*** Task input ***
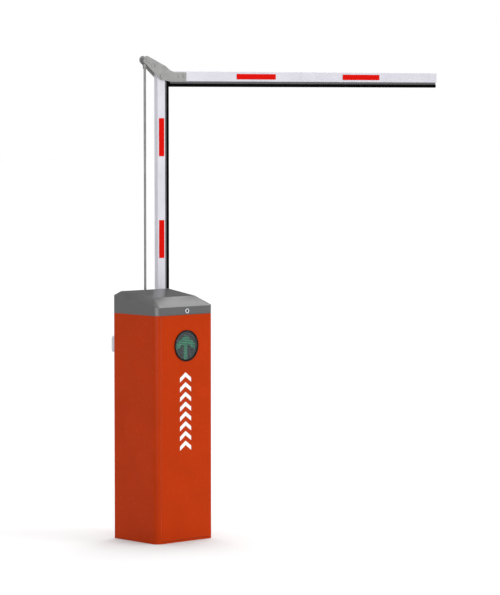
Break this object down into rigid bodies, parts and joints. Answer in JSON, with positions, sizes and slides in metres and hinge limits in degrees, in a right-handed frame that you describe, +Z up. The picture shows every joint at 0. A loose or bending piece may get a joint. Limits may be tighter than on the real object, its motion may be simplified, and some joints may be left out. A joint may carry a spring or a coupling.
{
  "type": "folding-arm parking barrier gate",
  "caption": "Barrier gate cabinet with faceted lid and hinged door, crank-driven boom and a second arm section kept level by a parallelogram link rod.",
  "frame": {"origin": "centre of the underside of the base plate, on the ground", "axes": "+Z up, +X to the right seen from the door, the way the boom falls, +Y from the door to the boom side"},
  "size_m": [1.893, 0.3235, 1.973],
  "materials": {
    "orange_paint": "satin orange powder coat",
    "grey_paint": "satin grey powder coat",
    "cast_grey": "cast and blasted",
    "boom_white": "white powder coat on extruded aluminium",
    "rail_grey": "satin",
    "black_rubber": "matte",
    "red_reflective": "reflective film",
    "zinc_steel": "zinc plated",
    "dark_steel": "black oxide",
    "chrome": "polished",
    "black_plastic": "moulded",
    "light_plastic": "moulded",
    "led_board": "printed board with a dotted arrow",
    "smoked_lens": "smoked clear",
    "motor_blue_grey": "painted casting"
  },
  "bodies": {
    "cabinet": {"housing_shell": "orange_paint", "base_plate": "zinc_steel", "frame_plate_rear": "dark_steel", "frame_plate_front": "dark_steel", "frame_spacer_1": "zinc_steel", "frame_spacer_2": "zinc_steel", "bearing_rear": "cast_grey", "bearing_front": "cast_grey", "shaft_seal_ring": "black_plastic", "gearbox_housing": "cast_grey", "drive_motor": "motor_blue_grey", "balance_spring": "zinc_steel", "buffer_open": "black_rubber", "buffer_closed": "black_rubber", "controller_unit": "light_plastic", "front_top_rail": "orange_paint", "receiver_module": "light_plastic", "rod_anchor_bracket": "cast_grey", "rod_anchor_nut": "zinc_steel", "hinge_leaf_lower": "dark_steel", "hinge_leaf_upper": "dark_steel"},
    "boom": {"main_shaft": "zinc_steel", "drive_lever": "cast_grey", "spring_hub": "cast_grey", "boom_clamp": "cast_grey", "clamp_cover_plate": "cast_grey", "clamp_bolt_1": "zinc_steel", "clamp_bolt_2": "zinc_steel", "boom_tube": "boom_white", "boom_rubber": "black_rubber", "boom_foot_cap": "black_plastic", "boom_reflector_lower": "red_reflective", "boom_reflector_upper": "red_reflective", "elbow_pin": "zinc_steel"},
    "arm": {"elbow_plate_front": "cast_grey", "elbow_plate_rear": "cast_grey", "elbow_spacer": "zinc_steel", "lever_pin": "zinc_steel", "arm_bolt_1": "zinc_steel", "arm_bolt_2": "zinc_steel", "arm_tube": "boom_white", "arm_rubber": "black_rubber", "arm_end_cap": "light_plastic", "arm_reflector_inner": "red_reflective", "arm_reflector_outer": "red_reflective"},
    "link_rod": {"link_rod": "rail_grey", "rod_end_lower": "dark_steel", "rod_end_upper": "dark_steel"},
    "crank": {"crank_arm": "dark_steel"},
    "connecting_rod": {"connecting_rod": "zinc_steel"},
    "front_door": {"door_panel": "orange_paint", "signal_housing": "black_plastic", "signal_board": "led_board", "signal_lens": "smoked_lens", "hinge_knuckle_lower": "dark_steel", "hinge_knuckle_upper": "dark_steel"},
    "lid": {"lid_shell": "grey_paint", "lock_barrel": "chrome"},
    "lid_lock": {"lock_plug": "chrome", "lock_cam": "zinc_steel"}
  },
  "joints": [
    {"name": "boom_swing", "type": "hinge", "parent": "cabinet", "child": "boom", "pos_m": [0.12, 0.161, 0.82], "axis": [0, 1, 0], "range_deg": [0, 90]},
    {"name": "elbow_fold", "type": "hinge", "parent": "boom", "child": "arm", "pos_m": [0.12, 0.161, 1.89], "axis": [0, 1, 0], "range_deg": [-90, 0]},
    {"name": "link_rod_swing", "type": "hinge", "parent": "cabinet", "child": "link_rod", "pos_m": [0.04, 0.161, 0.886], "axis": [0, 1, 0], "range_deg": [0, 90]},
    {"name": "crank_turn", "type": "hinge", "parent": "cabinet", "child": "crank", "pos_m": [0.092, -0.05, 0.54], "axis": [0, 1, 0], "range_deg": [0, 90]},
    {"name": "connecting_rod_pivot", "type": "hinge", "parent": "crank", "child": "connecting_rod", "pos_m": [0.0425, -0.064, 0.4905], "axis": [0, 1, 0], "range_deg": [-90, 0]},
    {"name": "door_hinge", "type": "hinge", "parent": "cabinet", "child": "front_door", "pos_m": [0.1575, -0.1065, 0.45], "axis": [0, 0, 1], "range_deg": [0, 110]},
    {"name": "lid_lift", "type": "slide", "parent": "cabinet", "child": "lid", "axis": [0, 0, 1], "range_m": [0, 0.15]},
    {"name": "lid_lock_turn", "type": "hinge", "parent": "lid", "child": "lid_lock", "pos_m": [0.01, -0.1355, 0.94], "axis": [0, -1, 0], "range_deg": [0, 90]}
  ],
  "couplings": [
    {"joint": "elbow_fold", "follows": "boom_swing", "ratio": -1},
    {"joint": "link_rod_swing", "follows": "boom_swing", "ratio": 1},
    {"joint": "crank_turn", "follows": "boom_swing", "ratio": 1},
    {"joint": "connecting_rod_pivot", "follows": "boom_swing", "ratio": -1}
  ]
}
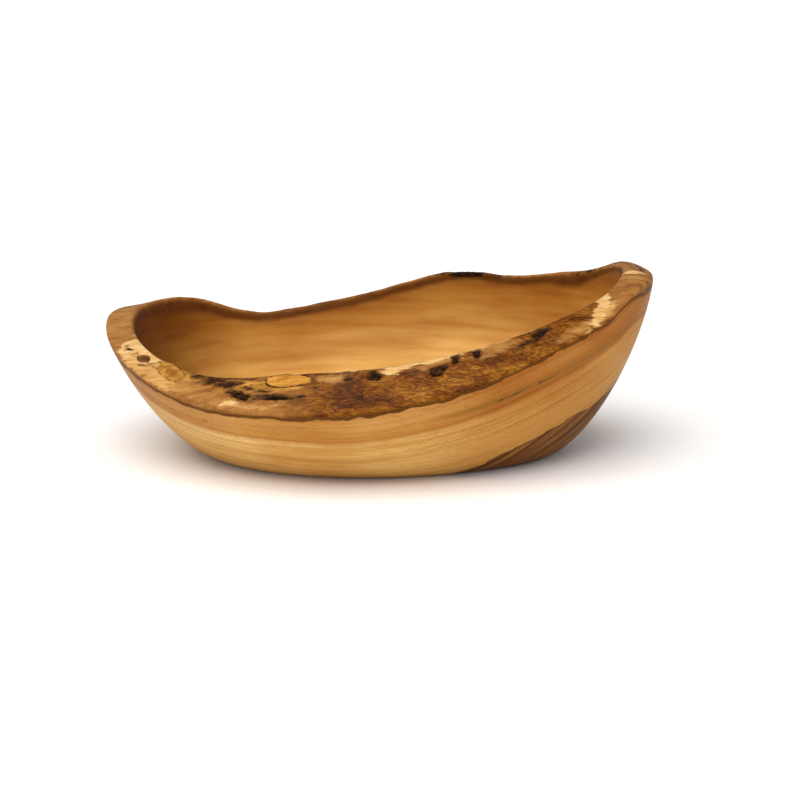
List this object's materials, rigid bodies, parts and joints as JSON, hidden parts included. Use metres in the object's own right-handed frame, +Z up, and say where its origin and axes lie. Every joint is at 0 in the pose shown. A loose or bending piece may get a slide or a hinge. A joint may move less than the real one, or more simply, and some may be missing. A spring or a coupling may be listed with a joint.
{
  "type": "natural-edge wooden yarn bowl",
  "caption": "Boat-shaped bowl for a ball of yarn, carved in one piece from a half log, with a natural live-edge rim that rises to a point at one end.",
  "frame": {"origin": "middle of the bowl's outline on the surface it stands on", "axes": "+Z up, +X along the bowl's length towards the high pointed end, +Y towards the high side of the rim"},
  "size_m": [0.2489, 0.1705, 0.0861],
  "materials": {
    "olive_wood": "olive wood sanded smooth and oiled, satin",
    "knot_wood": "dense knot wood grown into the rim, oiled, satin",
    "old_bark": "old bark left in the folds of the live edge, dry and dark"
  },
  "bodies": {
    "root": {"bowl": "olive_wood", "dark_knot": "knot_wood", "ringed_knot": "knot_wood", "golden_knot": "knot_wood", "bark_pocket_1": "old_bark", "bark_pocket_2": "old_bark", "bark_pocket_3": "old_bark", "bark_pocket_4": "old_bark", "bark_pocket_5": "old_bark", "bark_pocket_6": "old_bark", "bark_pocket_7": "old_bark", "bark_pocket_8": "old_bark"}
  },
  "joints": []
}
***
Work to do -
Exactly and only the lines from the line containing "List this object's" through the last line of the entries should be copied, both ends included.

Result below -
List this object's materials, rigid bodies, parts and joints as JSON, hidden parts included. Use metres in the object's own right-handed frame, +Z up, and say where its origin and axes lie. Every joint is at 0 in the pose shown. A loose or bending piece may get a slide or a hinge. A joint may move less than the real one, or more simply, and some may be missing. A spring or a coupling may be listed with a joint.
{
  "type": "natural-edge wooden yarn bowl",
  "caption": "Boat-shaped bowl for a ball of yarn, carved in one piece from a half log, with a natural live-edge rim that rises to a point at one end.",
  "frame": {"origin": "middle of the bowl's outline on the surface it stands on", "axes": "+Z up, +X along the bowl's length towards the high pointed end, +Y towards the high side of the rim"},
  "size_m": [0.2489, 0.1705, 0.0861],
  "materials": {
    "olive_wood": "olive wood sanded smooth and oiled, satin",
    "knot_wood": "dense knot wood grown into the rim, oiled, satin",
    "old_bark": "old bark left in the folds of the live edge, dry and dark"
  },
  "bodies": {
    "root": {"bowl": "olive_wood", "dark_knot": "knot_wood", "ringed_knot": "knot_wood", "golden_knot": "knot_wood", "bark_pocket_1": "old_bark", "bark_pocket_2": "old_bark", "bark_pocket_3": "old_bark", "bark_pocket_4": "old_bark", "bark_pocket_5": "old_bark", "bark_pocket_6": "old_bark", "bark_pocket_7": "old_bark", "bark_pocket_8": "old_bark"}
  },
  "joints": []
}